Presently, gains derived by Mauritius and Singapore residents from the sale of shares of an Indian company, acquired prior to April 1, 2017, are grandfathered. Accordingly, such gains are not subject to tax in India. However, this position can quickly undergo a change when companies eyeing for IPO issue additional shares to their existing shareholders to bring down their per-share price to make IPO attractive for retail investors.

Broadly speaking, a company can reduce its per-share price either by issuing 'bonus shares' or by announcing a 'stock-split'. The article aims to analyze the income-tax implications associated with these two options from the standpoint of investors resident in Mauritius or Singapore.

A. Bonus Shares

Bonus shares are additional shares given to the existing shareholders of a company on a free-of-charge basis. Investors in companies issuing bonus shares will have the following queries:

1. Whether bonus shares would qualify as a new capital asset?

2. What will be the date of acquisition of such bonus shares?

3. Whether grandfathering benefit under Mauritius or Singapore tax treaties will be available on such bonus shares?

Since the aforesaid queries are interlinked, it is important to conclude on the first two queries, as their conclusions will be a determinative factor in answering the last query.

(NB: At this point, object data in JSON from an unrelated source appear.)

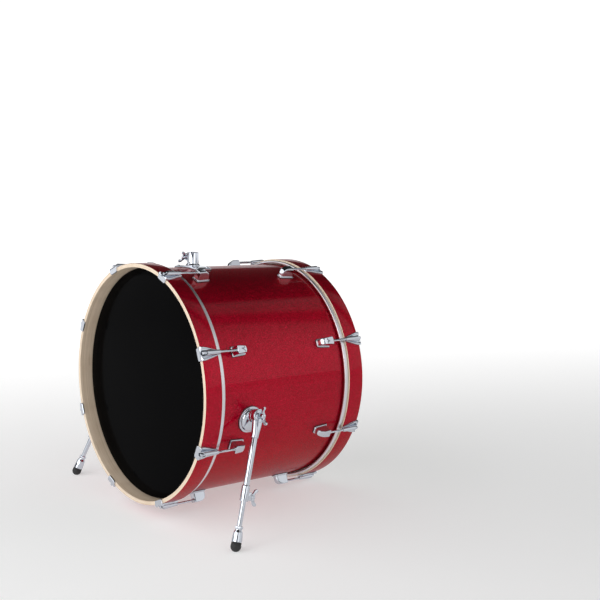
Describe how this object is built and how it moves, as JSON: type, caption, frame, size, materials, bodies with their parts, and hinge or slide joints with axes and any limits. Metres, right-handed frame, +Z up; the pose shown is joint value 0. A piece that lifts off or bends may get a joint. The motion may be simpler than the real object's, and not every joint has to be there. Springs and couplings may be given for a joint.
{
  "type": "bass drum",
  "caption": "Bass drum standing on two folding spurs, with a lacquered shell, wooden hoops, clamped tension rods and a tom post receiver on top.",
  "frame": {"origin": "on the floor, under the middle of the whole drum's outline, spurs included", "axes": "+Z up; +Y from the front head towards the batter side, where the pedal goes; +X to the right for someone who stands in front of the drum and looks along +Y. Left and right in the names are as seen from there"},
  "size_m": [0.753, 0.5138, 0.6276],
  "materials": {
    "red_lacquer": "gloss red sparkle lacquer on wood",
    "maple": "clear satin on pale maple",
    "black_film": "gloss black drumhead film",
    "white_film": "coated white drumhead film",
    "flesh_hoop": "satin aluminium",
    "chrome": "polished chrome",
    "rubber": "matt black rubber"
  },
  "bodies": {
    "drum": {"shell": "red_lacquer", "front_hoop": "red_lacquer", "rear_hoop": "red_lacquer", "front_head": "black_film", "rear_head": "white_film", "front_lug_1": "chrome", "front_lug_2": "chrome", "front_lug_3": "chrome", "front_lug_4": "chrome", "front_lug_5": "chrome", "front_lug_6": "chrome", "front_lug_7": "chrome", "front_lug_8": "chrome", "rear_lug_1": "chrome", "rear_lug_2": "chrome", "rear_lug_3": "chrome", "rear_lug_4": "chrome", "rear_lug_5": "chrome", "rear_lug_6": "chrome", "rear_lug_7": "chrome", "rear_lug_8": "chrome", "front_claw_1": "chrome", "front_claw_2": "chrome", "front_claw_3": "chrome", "front_claw_4": "chrome", "front_claw_5": "chrome", "front_claw_6": "chrome", "front_claw_7": "chrome", "front_claw_8": "chrome", "rear_claw_1": "chrome", "rear_claw_2": "chrome", "rear_claw_3": "chrome", "rear_claw_4": "chrome", "rear_claw_5": "chrome", "rear_claw_6": "chrome", "rear_claw_7": "chrome", "rear_claw_8": "chrome", "left_spur_bracket": "chrome", "right_spur_bracket": "chrome", "tom_mount": "chrome"},
    "left_spur_leg": {"left_spur_leg": "chrome"},
    "left_spur_rod": {"left_spur_rod": "chrome"},
    "right_spur_leg": {"right_spur_leg": "chrome"},
    "right_spur_rod": {"right_spur_rod": "chrome"},
    "front_tension_rod_1": {"front_tension_rod_1": "chrome"},
    "front_tension_rod_2": {"front_tension_rod_2": "chrome"},
    "front_tension_rod_3": {"front_tension_rod_3": "chrome"},
    "front_tension_rod_4": {"front_tension_rod_4": "chrome"},
    "front_tension_rod_5": {"front_tension_rod_5": "chrome"},
    "front_tension_rod_6": {"front_tension_rod_6": "chrome"},
    "front_tension_rod_7": {"front_tension_rod_7": "chrome"},
    "front_tension_rod_8": {"front_tension_rod_8": "chrome"},
    "rear_tension_rod_1": {"rear_tension_rod_1": "chrome"},
    "rear_tension_rod_2": {"rear_tension_rod_2": "chrome"},
    "rear_tension_rod_3": {"rear_tension_rod_3": "chrome"},
    "rear_tension_rod_4": {"rear_tension_rod_4": "chrome"},
    "rear_tension_rod_5": {"rear_tension_rod_5": "chrome"},
    "rear_tension_rod_6": {"rear_tension_rod_6": "chrome"},
    "rear_tension_rod_7": {"rear_tension_rod_7": "chrome"},
    "rear_tension_rod_8": {"rear_tension_rod_8": "chrome"}
  },
  "joints": [
    {"name": "left_spur_fold", "type": "hinge", "parent": "drum", "child": "left_spur_leg", "pos_m": [-0.309, -0.10694, 0.27385], "axis": [0.9792, -0.0111, -0.2027], "range_deg": [0, 109.5]},
    {"name": "left_spur_slide", "type": "slide", "parent": "left_spur_leg", "child": "left_spur_rod", "axis": [-0.1913, -0.384, -0.9033], "range_m": [-0.045, 0.035]},
    {"name": "right_spur_fold", "type": "hinge", "parent": "drum", "child": "right_spur_leg", "pos_m": [0.309, -0.10694, 0.27385], "axis": [0.9792, 0.0111, 0.2027], "range_deg": [0, 109.5]},
    {"name": "right_spur_slide", "type": "slide", "parent": "right_spur_leg", "child": "right_spur_rod", "axis": [0.1913, -0.384, -0.9033], "range_m": [-0.045, 0.035]},
    {"name": "tension_rod_turn_front_1", "type": "hinge", "parent": "drum", "child": "front_tension_rod_1", "pos_m": [0.27624, -0.17159, 0.42854], "axis": [0, 0.9985, -0.0546], "continuous": true},
    {"name": "tension_rod_turn_front_2", "type": "hinge", "parent": "drum", "child": "front_tension_rod_2", "pos_m": [0.11442, -0.16276, 0.59011], "axis": [0, 0.9985, -0.0546], "continuous": true},
    {"name": "tension_rod_turn_front_3", "type": "hinge", "parent": "drum", "child": "front_tension_rod_3", "pos_m": [-0.11442, -0.16276, 0.59011], "axis": [0, 0.9985, -0.0546], "continuous": true},
    {"name": "tension_rod_turn_front_4", "type": "hinge", "parent": "drum", "child": "front_tension_rod_4", "pos_m": [-0.27624, -0.17159, 0.42854], "axis": [0, 0.9985, -0.0546], "continuous": true},
    {"name": "tension_rod_turn_front_5", "type": "hinge", "parent": "drum", "child": "front_tension_rod_5", "pos_m": [-0.27624, -0.18408, 0.20003], "axis": [0, 0.9985, -0.0546], "continuous": true},
    {"name": "tension_rod_turn_front_6", "type": "hinge", "parent": "drum", "child": "front_tension_rod_6", "pos_m": [-0.11442, -0.19291, 0.03846], "axis": [0, 0.9985, -0.0546], "continuous": true},
    {"name": "tension_rod_turn_front_7", "type": "hinge", "parent": "drum", "child": "front_tension_rod_7", "pos_m": [0.11442, -0.19291, 0.03846], "axis": [0, 0.9985, -0.0546], "continuous": true},
    {"name": "tension_rod_turn_front_8", "type": "hinge", "parent": "drum", "child": "front_tension_rod_8", "pos_m": [0.27624, -0.18408, 0.20003], "axis": [0, 0.9985, -0.0546], "continuous": true},
    {"name": "tension_rod_turn_rear_1", "type": "hinge", "parent": "drum", "child": "rear_tension_rod_1", "pos_m": [0.27624, 0.18408, 0.40909], "axis": [0, -0.9985, 0.0546], "continuous": true},
    {"name": "tension_rod_turn_rear_2", "type": "hinge", "parent": "drum", "child": "rear_tension_rod_2", "pos_m": [0.11442, 0.19291, 0.57067], "axis": [0, -0.9985, 0.0546], "continuous": true},
    {"name": "tension_rod_turn_rear_3", "type": "hinge", "parent": "drum", "child": "rear_tension_rod_3", "pos_m": [-0.11442, 0.19291, 0.57067], "axis": [0, -0.9985, 0.0546], "continuous": true},
    {"name": "tension_rod_turn_rear_4", "type": "hinge", "parent": "drum", "child": "rear_tension_rod_4", "pos_m": [-0.27624, 0.18408, 0.40909], "axis": [0, -0.9985, 0.0546], "continuous": true},
    {"name": "tension_rod_turn_rear_5", "type": "hinge", "parent": "drum", "child": "rear_tension_rod_5", "pos_m": [-0.27624, 0.17159, 0.18059], "axis": [0, -0.9985, 0.0546], "continuous": true},
    {"name": "tension_rod_turn_rear_6", "type": "hinge", "parent": "drum", "child": "rear_tension_rod_6", "pos_m": [-0.11442, 0.16276, 0.01901], "axis": [0, -0.9985, 0.0546], "continuous": true},
    {"name": "tension_rod_turn_rear_7", "type": "hinge", "parent": "drum", "child": "rear_tension_rod_7", "pos_m": [0.11442, 0.16276, 0.01901], "axis": [0, -0.9985, 0.0546], "continuous": true},
    {"name": "tension_rod_turn_rear_8", "type": "hinge", "parent": "drum", "child": "rear_tension_rod_8", "pos_m": [0.27624, 0.17159, 0.18059], "axis": [0, -0.9985, 0.0546], "continuous": true}
  ]
}
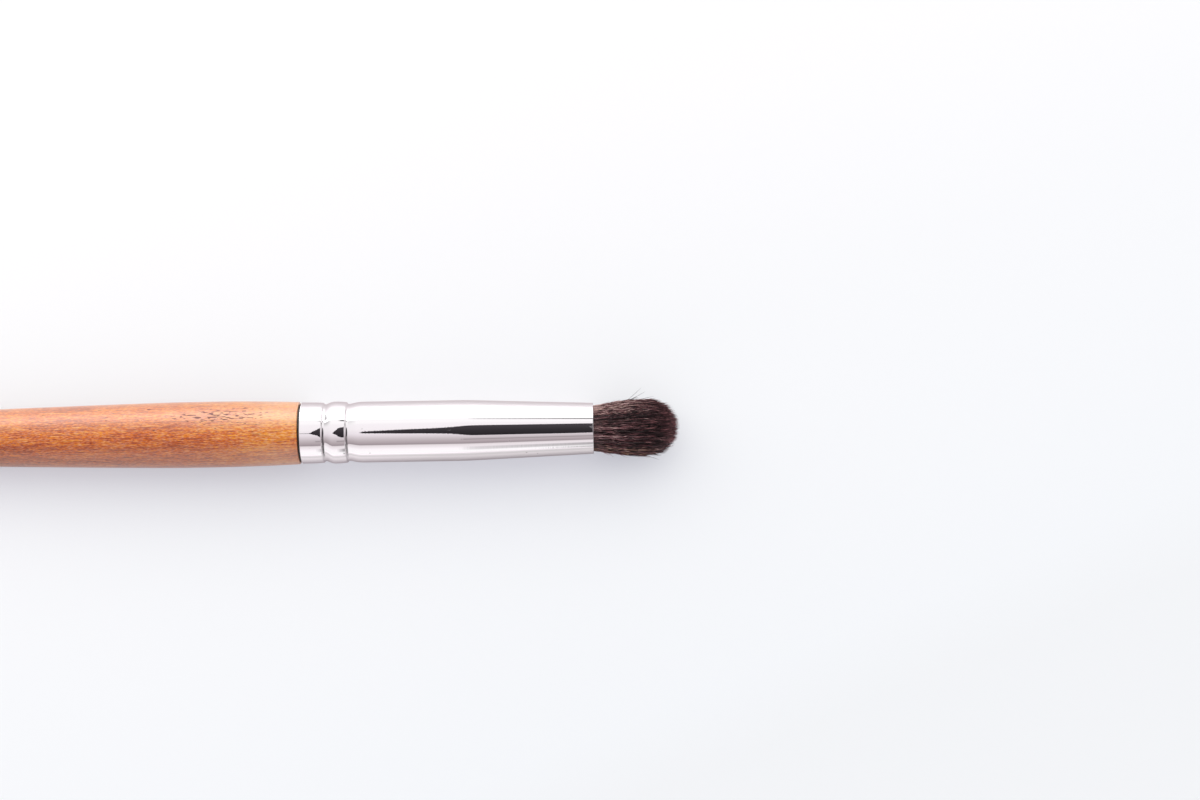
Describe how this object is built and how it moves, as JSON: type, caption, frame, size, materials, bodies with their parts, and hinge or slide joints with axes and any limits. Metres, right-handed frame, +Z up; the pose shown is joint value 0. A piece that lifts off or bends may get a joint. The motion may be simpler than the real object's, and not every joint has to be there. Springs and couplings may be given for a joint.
{
  "type": "makeup brush",
  "caption": "Long-handled round make-up brush with a crimped metal ferrule and a domed tuft of hair, for blending eye shadow.",
  "frame": {"origin": "centre of the bounding box's underside, on the surface that the brush lies on", "axes": "+X along the brush towards the hair, +Z up"},
  "size_m": [0.1732, 0.01, 0.0101],
  "materials": {
    "handle_wood": "stained and clear lacquered beech, satin",
    "ferrule_glue": "set glue, darkened at the joint",
    "ferrule_metal": "drawn brass, polished and nickel plated",
    "root_resin": "clear amber casting resin",
    "tie_thread": "twisted cotton",
    "brush_hair": "soft dark brown hair, fine and slightly glossy"
  },
  "bodies": {
    "root": {"handle": "handle_wood", "handle_glue": "ferrule_glue", "ferrule": "ferrule_metal", "root_resin": "root_resin", "tie_thread": "tie_thread", "hair_tuft": "brush_hair"}
  },
  "joints": []
}
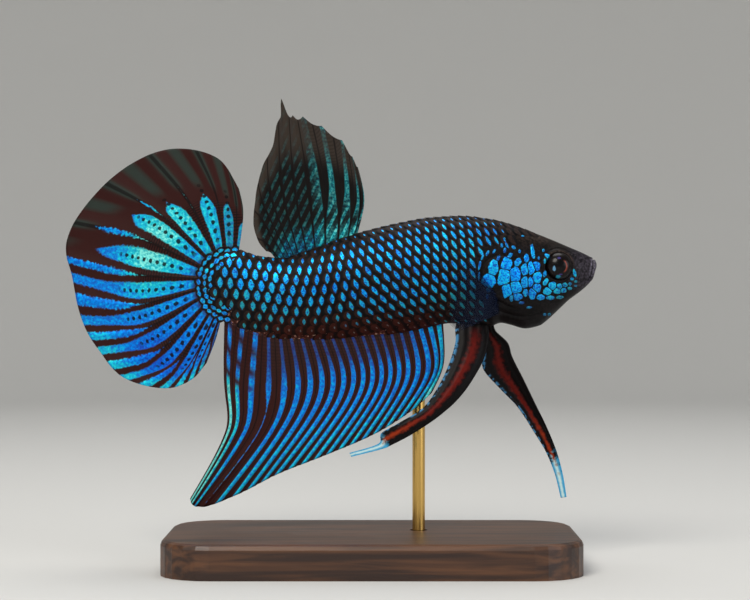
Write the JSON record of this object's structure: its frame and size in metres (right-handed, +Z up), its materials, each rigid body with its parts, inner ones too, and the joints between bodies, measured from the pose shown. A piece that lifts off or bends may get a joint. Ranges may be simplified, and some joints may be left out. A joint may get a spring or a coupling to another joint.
{
  "type": "betta fish model on a display stand",
  "caption": "Life-size still model of a wild-type betta fish with spread fins, held by a rod on a flat base.",
  "frame": {"origin": "centre of the underside of the stand's base", "axes": "+X towards the fish's head, +Y towards the fish's left side, +Z up"},
  "size_m": [0.0627, 0.027, 0.0547],
  "materials": {
    "skin": "near-black wet skin under shining blue scales",
    "eye": "dark, clear and glossy",
    "fin": "thin skin banded maroon and iridescent blue",
    "pelvic_fin": "dark red with black edges and pale blue tips",
    "clear_fin": "thin, nearly clear, smoky blue",
    "stand_wood": "dark wood, satin varnish",
    "stand_brass": "brushed brass"
  },
  "bodies": {
    "root": {"head": "skin", "jaw": "skin", "gill_cover_right": "skin", "gill_cover_left": "skin", "eye_right": "eye", "eye_left": "eye", "trunk_front": "skin", "trunk_rear": "skin", "tail_stem": "skin", "fin_tail": "fin", "fin_anal": "fin", "fin_dorsal": "fin", "fin_pelvic_right": "pelvic_fin", "fin_pelvic_left": "pelvic_fin", "fin_pectoral_right": "clear_fin", "fin_pectoral_left": "clear_fin", "stand_base": "stand_wood", "stand_rod": "stand_brass"}
  },
  "joints": []
}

From a domestic law standpoint, it is now a settled proposition of law that bonus shares shall qualify as a new capital asset. This is primarily due to the fact that they represent "additional share in the increased capital" and "confer title to a larger proportion of the surplus assets at general distribution" 1 . Accordingly, the date of acquisition of these bonus shares shall be seen from the date of their allotment itself 2 .

That being said, it's possible to argue that what stands received by shareholders is merely a split of shares out of his holding 3. Thus, no new property is received in the captioned scenario. However, it is a highly contentious issue, especially in light of the existing jurisprudence.

Resultantly, the issuance of bonus shares may have huge capital gains implications in the hands of non-resident investors resident in Mauritius and Singapore. This is because the bonus shares will be considered to be acquired post-April 1, 2017 upon which no grandfathering benefit would be available under tax treaties.

B. Stock- Split

Stock-split is a corporate action to increase the number of outstanding shares by replacing the existing shares with those having lower denomination and thereby lowering the per-share value in the hands of the shareholders. As an alternative to issuing bonus shares, companies eyeing an IPO can explore 'stock-split' route to lower their per-share price. However, from an investor's standpoint, questions may arise with regard to stock-split similar to those in the case of bonuses.

From a domestic law standpoint, there is very little guidance in the form of judicial precedents on tax implications on share split. However, from the overall scheme of the act 4, it is possible to argue that a mere division of already existing shares into shares of the lower denomination cannot be said to result in emerge of a new capital asset 5. This is because the division/split does not affect the interest of the shareholders in the company. Accordingly, the date of acquisition of the shares received upon stock-split shall be reckoned as the date of issuance of original shares.

That being said, considering the quantum of tax involved, the taxman is likely to contest the aforesaid interpretation. In this regard, they will draw inference from bonus shares to argue that shares issued after stock-split are also new capital assets and accordingly, no grandfathering benefit would be available on such shares. In such an eventuality, the matter may have to be litigated before courts.

Concluding Remarks

As can be seen, both 'bonus shares' and 'stock-split' have their fair share of challenges from an Income-tax perspective. Thus, it boils down to choosing the option with lower risk and higher chances of success in a possible litigation, after considering all the pros and cons. The intent of legislation seems to be ironclad when it comes to bonus shares. Thus, companies eyeing an IPO can consider 'Stock-split' instead of 'bonus shares' to reduce per-share price and help non-resident investors from Mauritius and Singapore to safeguard their grandfathering benefit under treaties.

(Views expressed are strictly personal.)

1CIT v. Chunilal Khushaldas MANU/GJ/0005/1972.

2 Section 2(42A)(f) of the Income-tax Act 1961; Circular No. 717 dated 14-8-1995; and Manecklal Premchand v. CIT MANU/MH/0156/1989.

3 Sudhir Menon v. ACIT MANU/IU/0290/2014.

4Section 55(2)(b)(v) of the Income-tax Act 1961.

5Harish Mahindra / Keshub Mahindra v. CIT [1981] 7 Taxman 89 (Bom.).